▶ **Task statement**: Set down, please, exactly the lines below that run from the line with "Turn this picture" to the line with "const wrapSkew = 0.75;", both lines included.
···
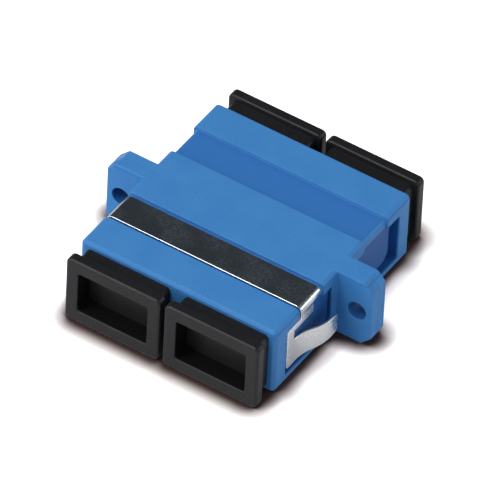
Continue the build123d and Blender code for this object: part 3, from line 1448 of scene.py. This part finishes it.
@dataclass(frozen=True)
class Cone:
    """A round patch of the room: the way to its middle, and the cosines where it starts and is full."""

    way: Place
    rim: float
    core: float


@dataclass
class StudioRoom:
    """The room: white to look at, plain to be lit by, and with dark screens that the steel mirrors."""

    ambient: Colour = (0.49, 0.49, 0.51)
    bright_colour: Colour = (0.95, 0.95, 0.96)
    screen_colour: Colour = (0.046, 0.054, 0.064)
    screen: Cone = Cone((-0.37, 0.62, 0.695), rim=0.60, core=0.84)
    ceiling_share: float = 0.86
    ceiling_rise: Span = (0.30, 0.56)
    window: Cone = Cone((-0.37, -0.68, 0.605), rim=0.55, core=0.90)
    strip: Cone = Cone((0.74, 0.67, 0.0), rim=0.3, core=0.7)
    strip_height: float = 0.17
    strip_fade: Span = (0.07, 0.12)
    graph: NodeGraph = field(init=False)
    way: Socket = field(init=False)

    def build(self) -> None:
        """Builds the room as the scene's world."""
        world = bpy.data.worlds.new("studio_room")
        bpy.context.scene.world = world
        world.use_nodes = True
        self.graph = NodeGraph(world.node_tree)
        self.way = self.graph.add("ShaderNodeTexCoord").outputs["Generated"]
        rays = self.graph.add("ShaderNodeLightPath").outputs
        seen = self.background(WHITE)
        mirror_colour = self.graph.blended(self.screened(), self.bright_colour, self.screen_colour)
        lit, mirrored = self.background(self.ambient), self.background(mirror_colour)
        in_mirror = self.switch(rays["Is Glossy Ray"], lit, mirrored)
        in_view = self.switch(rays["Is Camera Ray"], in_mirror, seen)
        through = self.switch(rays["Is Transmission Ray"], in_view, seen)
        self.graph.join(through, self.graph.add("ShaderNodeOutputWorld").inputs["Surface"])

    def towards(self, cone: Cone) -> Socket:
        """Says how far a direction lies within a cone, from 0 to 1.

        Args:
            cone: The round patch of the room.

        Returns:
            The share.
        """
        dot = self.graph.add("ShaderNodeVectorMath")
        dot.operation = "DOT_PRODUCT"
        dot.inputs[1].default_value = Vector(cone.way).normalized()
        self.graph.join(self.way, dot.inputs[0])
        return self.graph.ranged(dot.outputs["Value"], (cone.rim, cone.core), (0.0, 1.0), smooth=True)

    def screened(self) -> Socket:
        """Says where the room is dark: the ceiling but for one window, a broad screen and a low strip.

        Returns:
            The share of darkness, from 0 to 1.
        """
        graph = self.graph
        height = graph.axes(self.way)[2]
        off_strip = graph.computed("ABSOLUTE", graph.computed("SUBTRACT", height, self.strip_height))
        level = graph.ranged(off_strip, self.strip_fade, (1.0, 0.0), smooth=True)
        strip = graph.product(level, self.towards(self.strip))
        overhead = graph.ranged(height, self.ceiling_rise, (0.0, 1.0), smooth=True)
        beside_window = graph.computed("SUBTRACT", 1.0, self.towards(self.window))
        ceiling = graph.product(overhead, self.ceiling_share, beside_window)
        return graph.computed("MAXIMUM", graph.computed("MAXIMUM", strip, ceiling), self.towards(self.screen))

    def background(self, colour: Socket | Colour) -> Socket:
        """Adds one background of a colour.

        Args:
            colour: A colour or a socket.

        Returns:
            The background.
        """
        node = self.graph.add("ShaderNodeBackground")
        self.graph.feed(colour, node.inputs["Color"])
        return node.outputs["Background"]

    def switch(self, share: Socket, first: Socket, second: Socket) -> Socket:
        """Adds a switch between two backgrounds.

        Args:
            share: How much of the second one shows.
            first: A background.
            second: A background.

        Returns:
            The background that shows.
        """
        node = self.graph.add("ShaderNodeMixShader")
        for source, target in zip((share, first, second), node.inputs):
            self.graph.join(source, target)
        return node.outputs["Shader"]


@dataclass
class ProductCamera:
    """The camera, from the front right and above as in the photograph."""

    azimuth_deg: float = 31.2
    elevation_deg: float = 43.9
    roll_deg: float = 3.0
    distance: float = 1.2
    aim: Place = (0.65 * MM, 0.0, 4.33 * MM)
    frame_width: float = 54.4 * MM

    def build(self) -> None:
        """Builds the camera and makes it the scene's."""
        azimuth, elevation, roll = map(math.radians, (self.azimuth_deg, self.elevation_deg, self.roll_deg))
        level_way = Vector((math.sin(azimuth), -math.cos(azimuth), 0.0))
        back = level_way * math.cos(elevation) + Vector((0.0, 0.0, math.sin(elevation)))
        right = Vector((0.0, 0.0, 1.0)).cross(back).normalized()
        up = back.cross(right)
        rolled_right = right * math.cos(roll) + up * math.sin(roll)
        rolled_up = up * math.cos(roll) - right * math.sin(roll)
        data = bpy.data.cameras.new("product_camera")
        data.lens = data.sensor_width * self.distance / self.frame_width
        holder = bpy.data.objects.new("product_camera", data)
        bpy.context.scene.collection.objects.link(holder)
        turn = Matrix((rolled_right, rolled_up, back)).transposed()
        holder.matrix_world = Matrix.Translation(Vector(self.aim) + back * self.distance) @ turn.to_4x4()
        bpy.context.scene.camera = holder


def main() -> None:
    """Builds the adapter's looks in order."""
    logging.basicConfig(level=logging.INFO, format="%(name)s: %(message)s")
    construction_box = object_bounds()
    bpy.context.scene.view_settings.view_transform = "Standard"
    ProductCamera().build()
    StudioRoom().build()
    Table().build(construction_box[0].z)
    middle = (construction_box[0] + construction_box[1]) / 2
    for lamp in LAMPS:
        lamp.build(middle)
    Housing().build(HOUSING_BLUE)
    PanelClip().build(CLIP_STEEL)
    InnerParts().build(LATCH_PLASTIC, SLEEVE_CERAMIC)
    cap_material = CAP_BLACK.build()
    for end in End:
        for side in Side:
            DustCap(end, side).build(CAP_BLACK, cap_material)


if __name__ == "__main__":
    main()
···
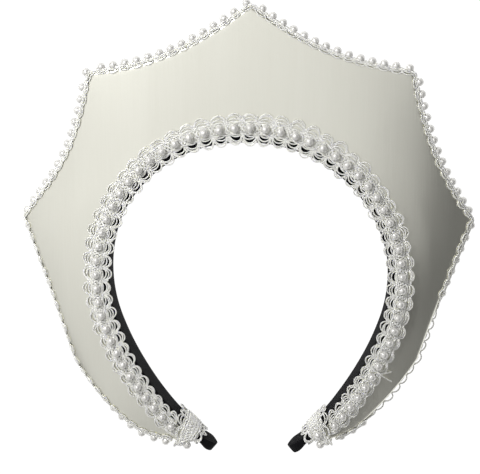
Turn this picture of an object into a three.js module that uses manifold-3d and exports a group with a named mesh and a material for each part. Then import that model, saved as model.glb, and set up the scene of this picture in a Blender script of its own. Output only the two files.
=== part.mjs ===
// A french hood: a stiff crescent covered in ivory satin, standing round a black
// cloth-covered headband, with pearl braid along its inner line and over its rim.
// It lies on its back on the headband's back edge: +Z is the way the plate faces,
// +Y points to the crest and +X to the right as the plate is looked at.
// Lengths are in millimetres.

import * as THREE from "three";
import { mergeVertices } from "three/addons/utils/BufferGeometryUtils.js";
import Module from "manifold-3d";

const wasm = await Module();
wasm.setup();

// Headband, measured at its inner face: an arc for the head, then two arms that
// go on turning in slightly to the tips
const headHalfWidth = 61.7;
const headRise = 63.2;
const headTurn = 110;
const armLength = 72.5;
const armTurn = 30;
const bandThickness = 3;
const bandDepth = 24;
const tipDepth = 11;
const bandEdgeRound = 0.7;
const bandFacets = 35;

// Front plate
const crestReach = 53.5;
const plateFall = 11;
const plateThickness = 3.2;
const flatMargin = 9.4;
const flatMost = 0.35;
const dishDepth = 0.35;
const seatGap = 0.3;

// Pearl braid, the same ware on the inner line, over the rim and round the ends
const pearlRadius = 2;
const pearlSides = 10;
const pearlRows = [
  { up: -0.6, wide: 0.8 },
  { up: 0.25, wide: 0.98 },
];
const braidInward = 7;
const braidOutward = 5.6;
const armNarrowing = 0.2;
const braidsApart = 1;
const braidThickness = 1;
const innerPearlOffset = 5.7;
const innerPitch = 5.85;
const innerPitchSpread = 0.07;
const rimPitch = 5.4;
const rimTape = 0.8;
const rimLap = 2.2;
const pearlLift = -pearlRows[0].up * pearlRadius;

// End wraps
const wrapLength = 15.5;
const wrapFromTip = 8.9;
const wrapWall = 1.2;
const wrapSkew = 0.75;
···
▶ **Answer to the exercise**:
Turn this picture of an object into a three.js module that uses manifold-3d and exports a group with a named mesh and a material for each part. Then import that model, saved as model.glb, and set up the scene of this picture in a Blender script of its own. Output only the two files.
=== part.mjs ===
// A french hood: a stiff crescent covered in ivory satin, standing round a black
// cloth-covered headband, with pearl braid along its inner line and over its rim.
// It lies on its back on the headband's back edge: +Z is the way the plate faces,
// +Y points to the crest and +X to the right as the plate is looked at.
// Lengths are in millimetres.

import * as THREE from "three";
import { mergeVertices } from "three/addons/utils/BufferGeometryUtils.js";
import Module from "manifold-3d";

const wasm = await Module();
wasm.setup();

// Headband, measured at its inner face: an arc for the head, then two arms that
// go on turning in slightly to the tips
const headHalfWidth = 61.7;
const headRise = 63.2;
const headTurn = 110;
const armLength = 72.5;
const armTurn = 30;
const bandThickness = 3;
const bandDepth = 24;
const tipDepth = 11;
const bandEdgeRound = 0.7;
const bandFacets = 35;

// Front plate
const crestReach = 53.5;
const plateFall = 11;
const plateThickness = 3.2;
const flatMargin = 9.4;
const flatMost = 0.35;
const dishDepth = 0.35;
const seatGap = 0.3;

// Pearl braid, the same ware on the inner line, over the rim and round the ends
const pearlRadius = 2;
const pearlSides = 10;
const pearlRows = [
  { up: -0.6, wide: 0.8 },
  { up: 0.25, wide: 0.98 },
];
const braidInward = 7;
const braidOutward = 5.6;
const armNarrowing = 0.2;
const braidsApart = 1;
const braidThickness = 1;
const innerPearlOffset = 5.7;
const innerPitch = 5.85;
const innerPitchSpread = 0.07;
const rimPitch = 5.4;
const rimTape = 0.8;
const rimLap = 2.2;
const pearlLift = -pearlRows[0].up * pearlRadius;

// End wraps
const wrapLength = 15.5;
const wrapFromTip = 8.9;
const wrapWall = 1.2;
const wrapSkew = 0.75;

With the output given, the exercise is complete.